> _Objective_: Gather, from the listing beneath this task, every line holding the string "bodies".

— Begin Information provided —

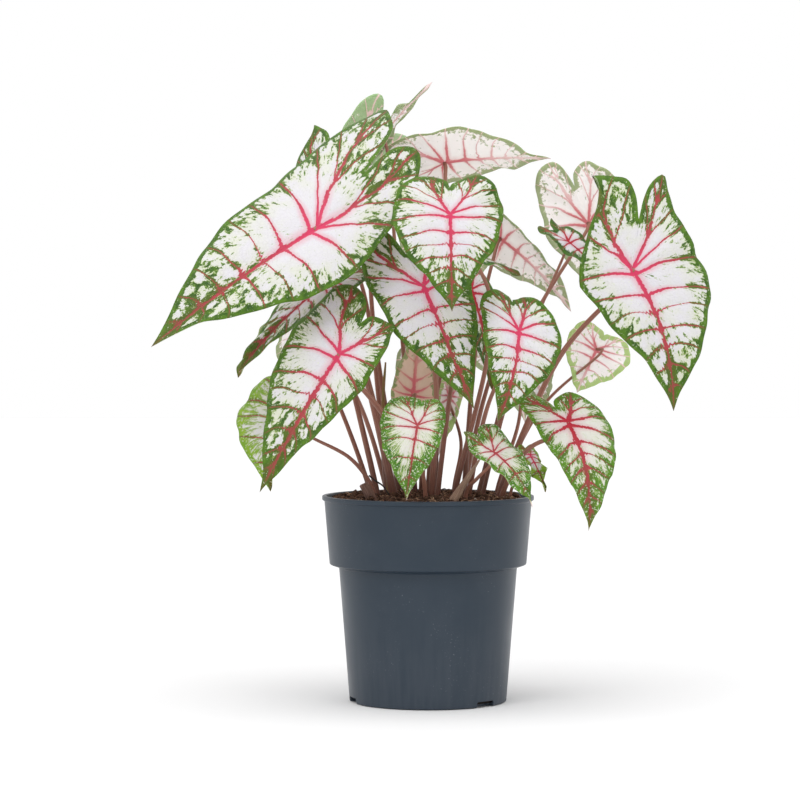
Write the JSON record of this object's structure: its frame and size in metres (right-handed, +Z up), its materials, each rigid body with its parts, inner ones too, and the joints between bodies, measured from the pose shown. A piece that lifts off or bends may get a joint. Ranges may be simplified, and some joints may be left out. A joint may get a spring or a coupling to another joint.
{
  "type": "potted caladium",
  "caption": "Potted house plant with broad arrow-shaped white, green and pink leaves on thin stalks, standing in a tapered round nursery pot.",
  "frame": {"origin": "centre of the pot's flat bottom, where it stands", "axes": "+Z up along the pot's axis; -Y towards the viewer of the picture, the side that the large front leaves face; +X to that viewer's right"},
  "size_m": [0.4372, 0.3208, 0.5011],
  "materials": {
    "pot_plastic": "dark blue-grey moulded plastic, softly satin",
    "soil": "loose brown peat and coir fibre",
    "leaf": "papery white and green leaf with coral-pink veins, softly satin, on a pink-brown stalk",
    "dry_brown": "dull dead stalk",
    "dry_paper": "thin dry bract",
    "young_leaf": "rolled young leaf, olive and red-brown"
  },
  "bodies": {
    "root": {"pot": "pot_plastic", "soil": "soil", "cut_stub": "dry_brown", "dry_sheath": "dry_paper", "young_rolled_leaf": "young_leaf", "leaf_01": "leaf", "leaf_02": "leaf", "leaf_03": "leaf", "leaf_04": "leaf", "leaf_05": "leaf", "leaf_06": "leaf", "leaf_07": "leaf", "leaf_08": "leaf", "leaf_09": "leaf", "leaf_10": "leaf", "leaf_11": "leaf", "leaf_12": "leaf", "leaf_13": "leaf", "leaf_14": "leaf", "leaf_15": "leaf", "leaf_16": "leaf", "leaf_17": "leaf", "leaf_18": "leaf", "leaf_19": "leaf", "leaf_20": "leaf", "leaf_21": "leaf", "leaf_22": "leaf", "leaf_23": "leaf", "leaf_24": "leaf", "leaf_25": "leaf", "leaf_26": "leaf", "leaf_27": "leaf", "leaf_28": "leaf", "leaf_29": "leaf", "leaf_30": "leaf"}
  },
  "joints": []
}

— End Information provided —

> _Solution for this exercise_:
Write the JSON record of this object's structure: its frame and size in metres (right-handed, +Z up), its materials, each rigid body with its parts, inner ones too, and the joints between bodies, measured from the pose shown. A piece that lifts off or bends may get a joint. Ranges may be simplified, and some joints may be left out. A joint may get a spring or a coupling to another joint.
  "bodies": {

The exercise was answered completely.